Но рассказчик запускает в голову какаду рыбью голову. От принятия абсурда он быстро приходит к принятию агрессии, точно так же, как Алиса в Стране чудес, когда начинает вышвыривать из дома Белого кролика живность, лезущую туда. Хозяева фраппированы: «— Ну, Петр Петрович, мы этого от вас не ожидали, простите за откровенность». Рассыпаясь в извинениях, рассказчик откланивается и, непонятным образом найдя дверь, уходит.
Побежденным или победителем? Или просто счастливо отделавшись? Или от души посмеявшись? Эти вопросы важны для всей жизни, всего творчества Голявкина — и живописи, и графики, и бокса, и литературы. Неудача? Компромисс? Нераскрывшийся талант? Принятые правила советского и мирового абсурда? Ранние инсульты, преследующие боксеров? Непрочитанный классик?
Горечи много. Но она не уравновешивает того послегрозового воздуха, ощущения счастья, рождающегося при взгляде на его картины и рисунки, при звуках голосов его героев:
«И снова я на лестничной площадке.
Как хорошо-то! Светло. Нету штор. Лабиринта. И совершенно нормальный кот шмыгнул за кошкой.
И пиво пей в ларьке на доброе здоровье, без говорящих какаду».

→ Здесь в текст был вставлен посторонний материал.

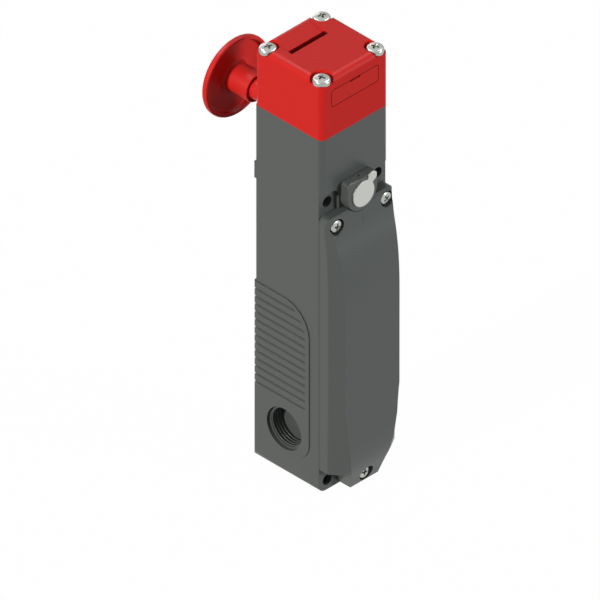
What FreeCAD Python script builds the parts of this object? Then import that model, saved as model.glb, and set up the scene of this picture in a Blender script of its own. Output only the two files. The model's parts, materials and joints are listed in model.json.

«Вероятно, я думал очень уж неумело, — писал Рид Грачев, — обычно у мыслящих людей появляются поперечные морщины, сходящиеся у переносицы, а у меня брови ползли вверх — я не думал, а недоумевал». Недоумение, удивление перед миром и словом, абсурдным и красочным — главнейшее настроение Голявкина. На его фотографиях — жесткая поперечная морщина боксера и нежные продольные морщины человека смеющегося и изумленного.